## GIVEN DATA:
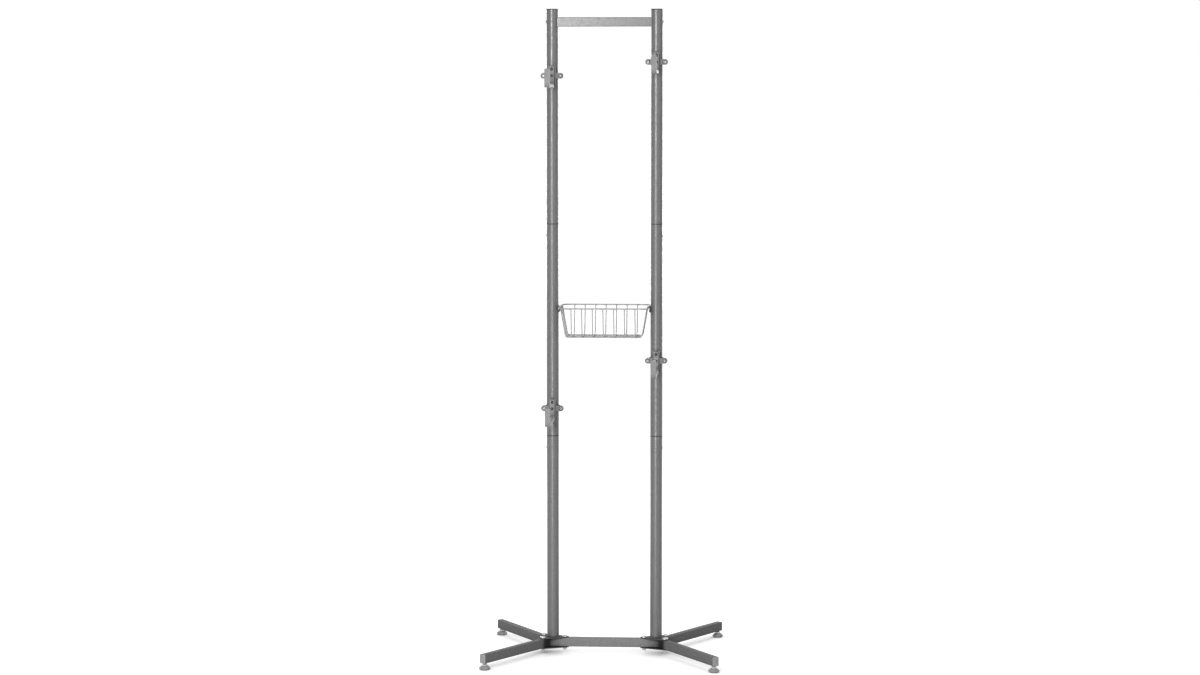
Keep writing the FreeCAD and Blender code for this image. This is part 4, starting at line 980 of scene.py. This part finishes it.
@dataclass
class Arms:
    """The four arms: bar, rubber cradle, clamp and screws; heights are those of the clamp screws."""

    ear_offset: float = 28.0
    ear_front: float = -25.0
    foot_front: float = -34.0
    screw_rise: float = 21.5
    half_width: float = 8.0
    pad_low: float = -29.0
    pad_seat: float = -26.0
    pad_top: float = 18.0
    pad_rear: float = -41.3
    pad_front: float = -231.0
    pad_bend: float = 8.0
    pad_chamfer: float = 0.8
    flat_start: float = -60.0
    flat_step: float = 18.0
    seat_radius: float = 42.0
    seat_y: float = -187.0
    seat_z: float = 16.0
    places: tuple[tuple[str, int, float], ...] = (
        ("upper_left", -1, 1916.0), ("upper_right", 1, 1961.0),
        ("lower_left", -1, 821.0), ("lower_right", 1, 981.0),
    )

    def build(self, shop: Workshop) -> None:
        """Dress each arm and add its cradle and screws."""
        button = CLAMP_BOLT.mesh("clamp_button")
        pan = ARM_FOOT_SCREW.mesh("foot_pan")
        forward = (0, -1, 0)
        for where, sign, height in self.places:
            body = "arm_" + where
            dress(LIT_ARM_PAINT, [f"{part}_{where}" for part in ("arm_bar", "clamp_front", "clamp_rear")])
            x = sign * HALF_SPACING
            bolts = [(x + side * self.ear_offset, self.ear_front, height, forward) for _, side in SIDES]
            shop.repeat("clamp_bolts_" + where, button, bolts, DULL_ZINC, body, "arm_screws_" + where)
            screws = [(x, self.foot_front, height + rise, forward) for rise in (0.0, self.screw_rise)]
            shop.repeat("foot_screws_" + where, pan, screws, DARK_STEEL, body)
            self.cradle(where, x, height)

    def pad_outline(self) -> list[Point]:
        """Draw the side of the rubber pad.

        Returns:
            Its corners in millimetres, as distance from the column and height over the clamp screws.
        """
        rear, front = self.pad_rear, self.pad_front
        low, seat, top = self.pad_low, self.pad_seat, self.pad_top
        outline = [(rear, low), (rear, seat - self.pad_chamfer), (rear - self.pad_chamfer, seat)]
        outline += [(self.flat_start - self.flat_step * index, seat) for index in range(8)]
        outline += arc((self.seat_y, self.seat_z), self.seat_radius, 270, -90, 12)
        outline += [(front + 1.8, top - 0.4), (front + 1.3, top), (front, top)]
        return outline + arc((front + self.pad_bend, low + self.pad_bend), self.pad_bend, 180, 90, 6)

    def cradle(self, where: str, x: float, height: float) -> None:
        """Make the rubber pad with its hollow seat, softly rounded along its edges.

        Args:
            where: Which arm.
            x: The arm's middle, in millimetres.
            height: The height of its clamp screws.
        """
        mesh = loft("cradle_shape_" + where, [
            [Vector((x + side, y, height + z)) * MM for y, z in self.pad_outline()]
            for side in (-self.half_width, self.half_width)
        ], 40.0)
        made = piece("cradle_rubber_" + where, mesh, RUBBER, "arm_" + where, "cradle_pad_" + where)
        soft = made.modifiers.new("soft_edges", "BEVEL")
        soft.width = 0.7 * MM
        soft.segments = 3
        soft.limit_method = "ANGLE"
        soft.angle_limit = math.radians(40)


@dataclass
class Studio:
    """The floor, the lamps and the camera."""

    camera_place: tuple[float, float, float] = (0.5584, -9.7210, 1.8957)
    camera_target: tuple[float, float, float] = (-0.015, 0.0, 1.055)
    lens: float = 88.79
    floor_half: float = 30.0
    near_glow: float = 0.72
    shade_reach: float = 0.12
    shade_left: float = 0.2
    aim_limit: float = 1.3
    dim_level: float = 0.15

    def build(self) -> None:
        """Set up the camera, the floor, the lamps and the world."""
        self.camera()
        self.floor()
        self.lamps()
        self.world()
        view = bpy.context.scene.view_settings
        view.view_transform = "Standard"

    @staticmethod
    def looking(place: Vector, target: Vector) -> Matrix:
        """Place a camera or a lamp so that it looks at a point."""
        return Matrix.Translation(place) @ (target - place).to_track_quat("-Z", "Y").to_matrix().to_4x4()

    def camera(self) -> None:
        """Make the camera of the photograph."""
        data = bpy.data.cameras.new("camera")
        data.lens = self.lens
        data.sensor_width = 36.0
        data.sensor_fit = "HORIZONTAL"
        data.clip_end = 100.0
        camera = stand("camera", data)
        camera.matrix_world = self.looking(Vector(self.camera_place), Vector(self.camera_target))
        bpy.context.scene.camera = camera

    def floor(self) -> None:
        """Make the pale floor, white to the camera but for the object's shadow and a painted contact shadow
        under the rack.
        """
        mesh = bpy.data.meshes.new("floor")
        far = self.floor_half
        corners = [(-far, -far, 0), (far, -far, 0), (far, far, 0), (-far, far, 0)]
        mesh.from_pydata(corners, [], [(0, 1, 2, 3)])
        made = bpy.data.materials.new("pale_floor")
        graph = fresh_graph(made)
        place = graph.add("ShaderNodeTexCoord").outputs["Object"]
        tint = graph.mix(graph.noise(place, 6.0, 2.0), (0.8, 0.8, 0.8, 1), (0.84, 0.84, 0.84, 1))
        matt = graph.add("ShaderNodeBsdfPrincipled", Base_Color=tint, Roughness=0.9, Specular_IOR_Level=0.0)
        away = graph.add("ShaderNodeVectorMath", {"operation": "LENGTH"})
        graph.feed(away, 0, place)
        lift = graph.ramp(away.outputs["Value"], 0.5, 3.2, self.near_glow, 1.0)
        # Ambient occlusion dims the floor's glow under the rack: a painted contact shadow.
        painted_contact_shadow = graph.add("ShaderNodeAmbientOcclusion", {"samples": 16}, Distance=self.shade_reach)
        lift = graph.math("MULTIPLY", lift, graph.ramp(painted_contact_shadow.outputs["AO"], 0.35, 0.97, self.shade_left, 1.0))
        strength = graph.math("MULTIPLY", lift, graph.seen())
        glow = graph.add("ShaderNodeEmission", Color=WHITE, Strength=strength)
        both = graph.feed_in_order(graph.add("ShaderNodeAddShader"), (matt.outputs[0], glow.outputs[0]))
        graph.add("ShaderNodeOutputMaterial", Surface=both.outputs[0])
        mesh.materials.append(made)
        floor = stand("floor", mesh)

    def lamps(self) -> None:
        """Hang the soft boxes: two strips at the front, two at the right and two broad ones behind."""
        for name, place, width, height, power in (
            ("high_strip", (-0.83, -3.91, 2.1), 0.25, 1.2, 130.0),
            ("low_strip", (-0.66, -3.95, 0.4), 0.25, 0.7, 48.0),
            ("right_high", (2.57, -3.06, 2.7), 0.25, 1.0, 12.0),
            ("right_strip", (3.53, -1.88, 2.4), 0.25, 1.4, 8.0),
            ("back_left", (-2.3, 4.1, 1.8), 1.2, 2.0, 95.0),
            ("back_right", (2.3, 4.1, 1.8), 1.2, 2.0, 95.0),
        ):
            data = bpy.data.lights.new(name, "AREA")
            data.shape = "RECTANGLE"
            data.size = width
            data.size_y = height
            data.energy = power
            target = Vector((0.0, 0.0, min(place[2], self.aim_limit)))
            stand(name, data).matrix_world = self.looking(Vector(place), target)

    def world(self) -> None:
        """Surround the scene with dim light, and with white for the camera."""
        world = bpy.data.worlds.new("studio")
        bpy.context.scene.world = world
        graph = fresh_graph(world)
        dim = graph.add("ShaderNodeBackground", Color=WHITE, Strength=self.dim_level)
        white = graph.add("ShaderNodeBackground", Color=WHITE, Strength=1.0)
        both = graph.add("ShaderNodeMixShader")
        graph.feed_in_order(both, (graph.seen(), dim.outputs[0], white.outputs[0]))
        graph.add("ShaderNodeOutputWorld", Surface=both.outputs[0])


def main() -> None:
    """Build the studio, then the rack's sub-assemblies in order, logging each piece as it is made."""
    logging.basicConfig(level=logging.INFO, format="%(name)s: %(message)s")
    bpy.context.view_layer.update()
    Studio().build()
    shop = Workshop()
    Columns().build(shop)
    Base().build(shop)
    Feet().build()
    Basket().build(shop)
    Arms().build(shop)


if __name__ == "__main__":
    main()
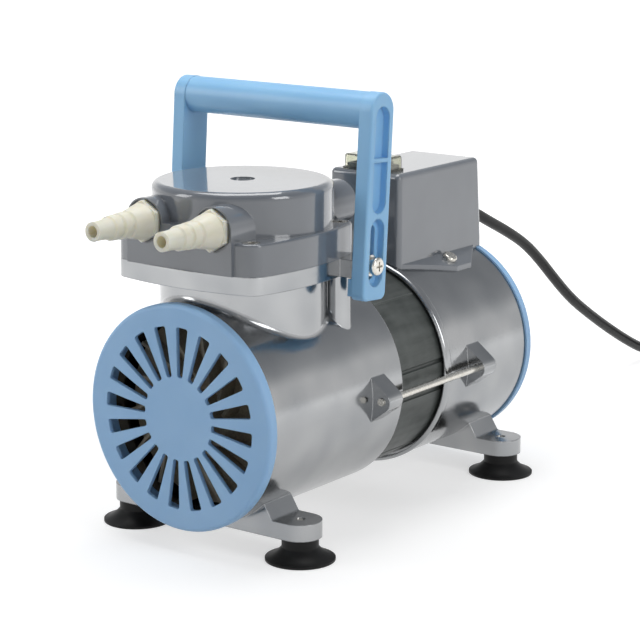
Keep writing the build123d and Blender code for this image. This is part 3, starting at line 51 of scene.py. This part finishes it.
MM = 0.001
CORD_DIAMETER = 6.8 * MM
CORD_RADIUS = CORD_DIAMETER / 2
LEAD_X = -10.0 * MM
GLAND_Z = 139.0 * MM
PUMP_AXIS_Z = 72.3 * MM
CAMERA_PLACE = (0.71986, -0.95308, 0.37808)
CAMERA_AZIMUTH = 36.61          # degrees
CAMERA_ELEVATION = 12.88        # degrees
CAMERA_LENS = 125.92            # millimetres on a sensor 36 mm wide
WAVE_COUNT = 20                 # a wave of scale 1 / (WAVE_COUNT * size) repeats every 2 pi * size


# ------------------------------------------------------------------ small helpers
def linear(hex_colour):
    """An sRGB hex colour as the linear RGBA that Blender's sockets take."""
    channels = [int(hex_colour[i:i + 2], 16) / 255 for i in (1, 3, 5)]
    return [c / 12.92 if c <= 0.04045 else ((c + 0.055) / 1.055) ** 2.4 for c in channels] + [1.0]


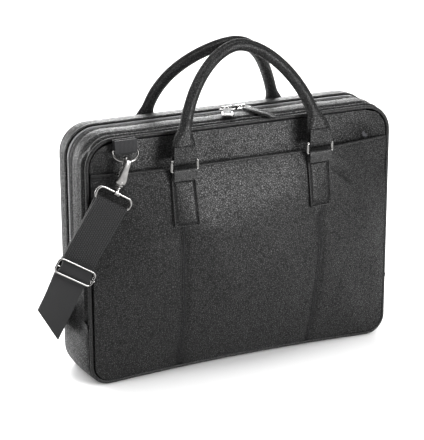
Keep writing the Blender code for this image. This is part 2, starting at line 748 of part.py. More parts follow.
def make_strap(looks):
    webbing = looks["strap"]
    radius = STRAP_RING_WIRE + RUNNING_CLEARANCE + STRAP_THICKNESS / 2
    bar, run, wide = make_fittings("front", -1, -D_RING_X, looks)
    front = run.cross(wide)
    if front.y > 0:
        front = -front
    path = hairpin(bar, DOUBLED_LENGTH, run, front, radius, 6)
    ribbon("strap_front_loop", path, [wide] * len(path), STRAP_WIDTH, STRAP_THICKNESS, webbing, bar)

    # the length adjuster lies in front of the strap, its middle bar in a sewn loop
    reach = DOUBLED_LENGTH + GAP + ADJUSTER_HEIGHT / 2
    centre = bar + run * reach + front * radius
    bm = bmesh.new()
    half_w = ADJUSTER_WIDTH / 2
    half_h = ADJUSTER_HEIGHT / 2
    rail = ADJUSTER_BAR
    xs = [-half_w, -half_w + rail, half_w - rail, half_w]
    ys = [-half_h, -half_h + rail, -rail / 2, rail / 2, half_h - rail, half_h]
    grid_frame(bm, xs, ys, [(1, 1), (1, 3)], ADJUSTER_THICKNESS)
    place = Matrix((wide, -run, wide.cross(-run))).transposed().to_4x4()
    bmesh.ops.transform(bm, matrix=Matrix.Translation(centre) @ place, verts=bm.verts)
    finish("adjuster", bm, looks["metal"], centre, smooth=False)

    # behind the adjuster it leaves the front, passes the bag's left side and folds
    start = bar + run * (DOUBLED_LENGTH + GAP) - front * radius
    stops = [start, start + run * RUN_LEAD + Y * RUN_LEAD_BACK]
    stops += [Vector((-HALF_WIDTH - out, y, start.z - drop)) for out, y, drop in RUN_STOPS]
    centres = smooth_points(stops)
    count = len(centres)
    widths = [wide + Y * STRAP_TWIST * i / count for i in range(count)]
    ribbon("strap_run", centres, widths, STRAP_WIDTH, STRAP_THICKNESS, webbing)
    make_strap_back(start.z, radius, looks)


def make_strap_back(start_z, radius, looks):
    """The rest stands on its edge behind the bag, then rises to the rear fittings."""
    webbing = looks["strap"]
    end_bar, end_run, end_wide = make_fittings("rear", 1, D_RING_X, looks)
    half = STRAP_WIDTH / 2
    back = REAR_Y + REAR_BULGE
    stops = [Vector((-HALF_WIDTH - out, y, start_z - drop)) for out, y, drop in FOLD_STOPS]
    stops += [Vector((-HALF_WIDTH + x, back + y, half + z)) for x, y, z in LEFT_STOPS]
    stops += [Vector((HALF_WIDTH - x, back + y, half + z)) for x, y, z in RIGHT_STOPS]
    stops += [Vector((-HALF_WIDTH + x, back + y, half + z)) for x, y, z in RETURN_STOPS]
    upright = len(stops)
    stops += [Vector((HALF_WIDTH - x, back + y, half + z)) for x, y, z in END_STOPS]
    loop_end = end_bar + end_run * (REAR_LOOP_LEG + GAP)
    stops += [loop_end + end_run * END_LEAD + Y * END_LEAD_BACK, loop_end]
    steps = 4
    centres = smooth_points(stops, steps)
    widths = []
    for i, centre in enumerate(centres):
        along = (centres[min(i + 1, len(centres) - 1)] - centres[max(i - 1, 0)]).normalized()
        widths.append(Z if i < steps * upright else along.cross(Y))
    ribbon("strap_back", centres, widths, STRAP_WIDTH, STRAP_THICKNESS, webbing)
    path = hairpin(end_bar, REAR_LOOP_LEG, end_run, Y, radius, 6)
    ribbon("strap_rear_loop", path, [end_wide] * len(path), STRAP_WIDTH, STRAP_THICKNESS, webbing, end_bar)


def make_all():
    clear_scene()
    looks = {
        "leather": material("leather", (0.018, 0.017, 0.018), 0.42),
        "piping": material("piping", (0.012, 0.012, 0.013), 0.38),
        "lining": material("lining", (0.06, 0.06, 0.065), 0.85),
        "board": material("board", (0.05, 0.05, 0.05), 0.6),
        "tape": material("zip_tape", (0.02, 0.02, 0.022), 0.8),
        "webbing": material("webbing", (0.02, 0.02, 0.022), 0.75),
        "strap": material("strap", (0.025, 0.025, 0.027), 0.7),
        "metal": material("metal", (0.55, 0.54, 0.53), 0.25, 1.0),
    }
    make_shell(looks)
    make_zip(looks)
    make_inside(looks)
    make_handles(looks)
    make_strap(looks)


make_all()
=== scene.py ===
"""Looks of a slim black leather briefcase: leather shell, zip, handles, fittings and shoulder strap."""
import json
from math import cos, pi, radians, sin

import bpy
from mathutils import Matrix, Vector


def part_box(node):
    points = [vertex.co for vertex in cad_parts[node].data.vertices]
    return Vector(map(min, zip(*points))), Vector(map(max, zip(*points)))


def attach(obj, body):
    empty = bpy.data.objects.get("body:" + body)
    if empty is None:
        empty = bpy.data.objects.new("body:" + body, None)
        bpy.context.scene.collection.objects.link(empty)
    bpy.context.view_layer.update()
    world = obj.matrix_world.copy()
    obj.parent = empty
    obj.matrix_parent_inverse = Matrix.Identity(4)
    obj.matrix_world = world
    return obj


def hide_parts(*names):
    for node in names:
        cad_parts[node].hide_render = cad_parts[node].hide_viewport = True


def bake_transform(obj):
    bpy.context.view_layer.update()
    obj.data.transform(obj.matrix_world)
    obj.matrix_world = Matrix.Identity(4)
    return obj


bl_info = {
    "name": "Leather Briefcase Maker",
    "version": (1, 0, 0),
    "blender": (4, 5, 0),
    "location": "3D View > Sidebar > Briefcase",
    "description": "Builds the leather, zip, fittings and strap of a slim briefcase",
    "category": "Object",
}

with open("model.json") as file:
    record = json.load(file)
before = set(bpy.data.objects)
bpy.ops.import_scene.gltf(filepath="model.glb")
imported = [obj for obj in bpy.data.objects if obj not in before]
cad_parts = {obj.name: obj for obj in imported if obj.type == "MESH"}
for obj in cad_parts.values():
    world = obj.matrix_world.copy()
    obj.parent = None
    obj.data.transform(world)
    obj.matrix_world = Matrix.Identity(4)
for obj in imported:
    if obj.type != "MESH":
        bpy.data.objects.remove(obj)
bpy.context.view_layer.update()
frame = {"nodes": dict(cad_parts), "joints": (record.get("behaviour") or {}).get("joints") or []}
NODES = frame["nodes"]
X = Vector((1, 0, 0))
Y = Vector((0, 1, 0))
Z = Vector((0, 0, 1))



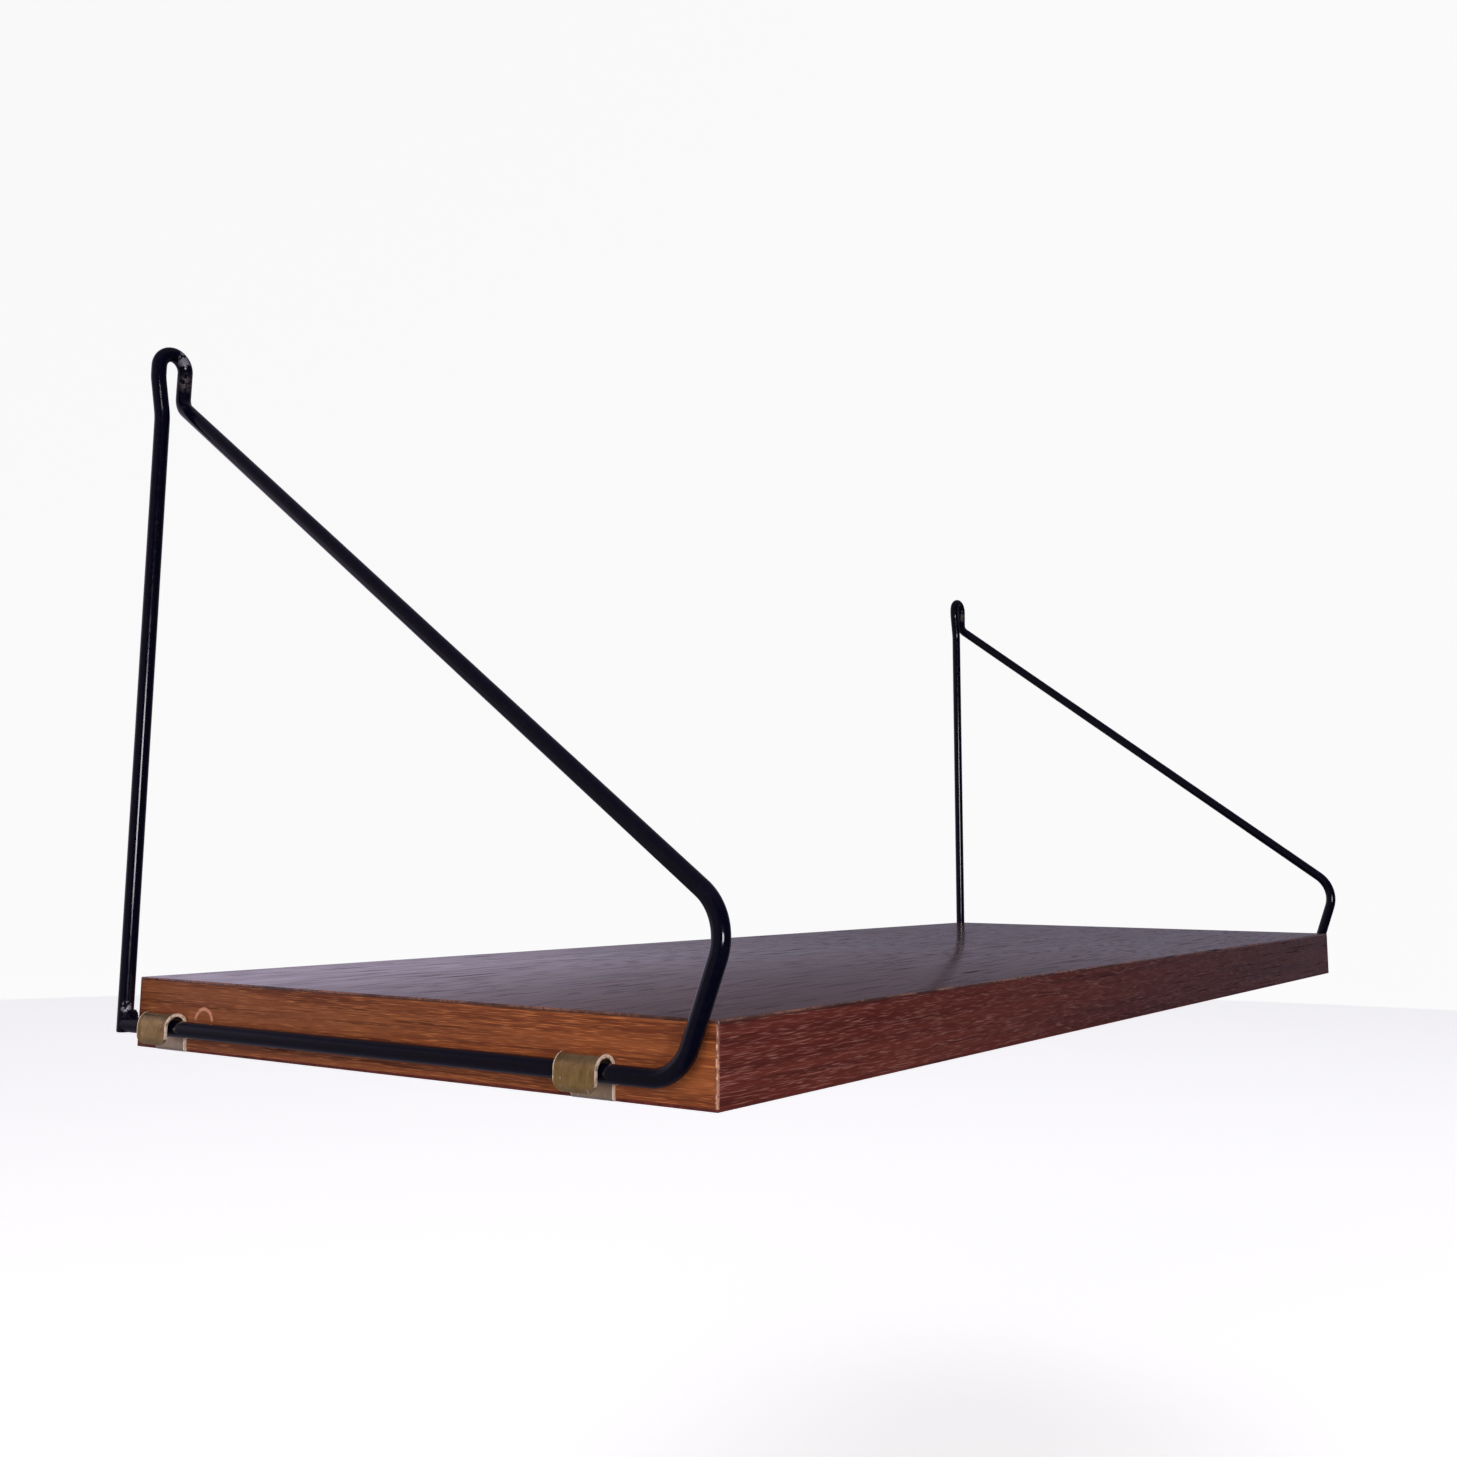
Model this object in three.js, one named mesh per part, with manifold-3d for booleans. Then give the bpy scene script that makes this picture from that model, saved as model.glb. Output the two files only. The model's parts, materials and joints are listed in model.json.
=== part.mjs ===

## WHAT TO WORK ON:
Quote the data above from the line containing "stops += [loop_end" to the line containing "cad_parts[node].hide_render = cad_parts[node].hide_viewport", inclusive, and stop.

## SOLUTION FOR THIS EXERCISE:
    stops += [loop_end + end_run * END_LEAD + Y * END_LEAD_BACK, loop_end]
    steps = 4
    centres = smooth_points(stops, steps)
    widths = []
    for i, centre in enumerate(centres):
        along = (centres[min(i + 1, len(centres) - 1)] - centres[max(i - 1, 0)]).normalized()
        widths.append(Z if i < steps * upright else along.cross(Y))
    ribbon("strap_back", centres, widths, STRAP_WIDTH, STRAP_THICKNESS, webbing)
    path = hairpin(end_bar, REAR_LOOP_LEG, end_run, Y, radius, 6)
    ribbon("strap_rear_loop", path, [end_wide] * len(path), STRAP_WIDTH, STRAP_THICKNESS, webbing, end_bar)


def make_all():
    clear_scene()
    looks = {
        "leather": material("leather", (0.018, 0.017, 0.018), 0.42),
        "piping": material("piping", (0.012, 0.012, 0.013), 0.38),
        "lining": material("lining", (0.06, 0.06, 0.065), 0.85),
        "board": material("board", (0.05, 0.05, 0.05), 0.6),
        "tape": material("zip_tape", (0.02, 0.02, 0.022), 0.8),
        "webbing": material("webbing", (0.02, 0.02, 0.022), 0.75),
        "strap": material("strap", (0.025, 0.025, 0.027), 0.7),
        "metal": material("metal", (0.55, 0.54, 0.53), 0.25, 1.0),
    }
    make_shell(looks)
    make_zip(looks)
    make_inside(looks)
    make_handles(looks)
    make_strap(looks)


make_all()
=== scene.py ===
"""Looks of a slim black leather briefcase: leather shell, zip, handles, fittings and shoulder strap."""
import json
from math import cos, pi, radians, sin

import bpy
from mathutils import Matrix, Vector


def part_box(node):
    points = [vertex.co for vertex in cad_parts[node].data.vertices]
    return Vector(map(min, zip(*points))), Vector(map(max, zip(*points)))


def attach(obj, body):
    empty = bpy.data.objects.get("body:" + body)
    if empty is None:
        empty = bpy.data.objects.new("body:" + body, None)
        bpy.context.scene.collection.objects.link(empty)
    bpy.context.view_layer.update()
    world = obj.matrix_world.copy()
    obj.parent = empty
    obj.matrix_parent_inverse = Matrix.Identity(4)
    obj.matrix_world = world
    return obj


def hide_parts(*names):
    for node in names:
        cad_parts[node].hide_render = cad_parts[node].hide_viewport = True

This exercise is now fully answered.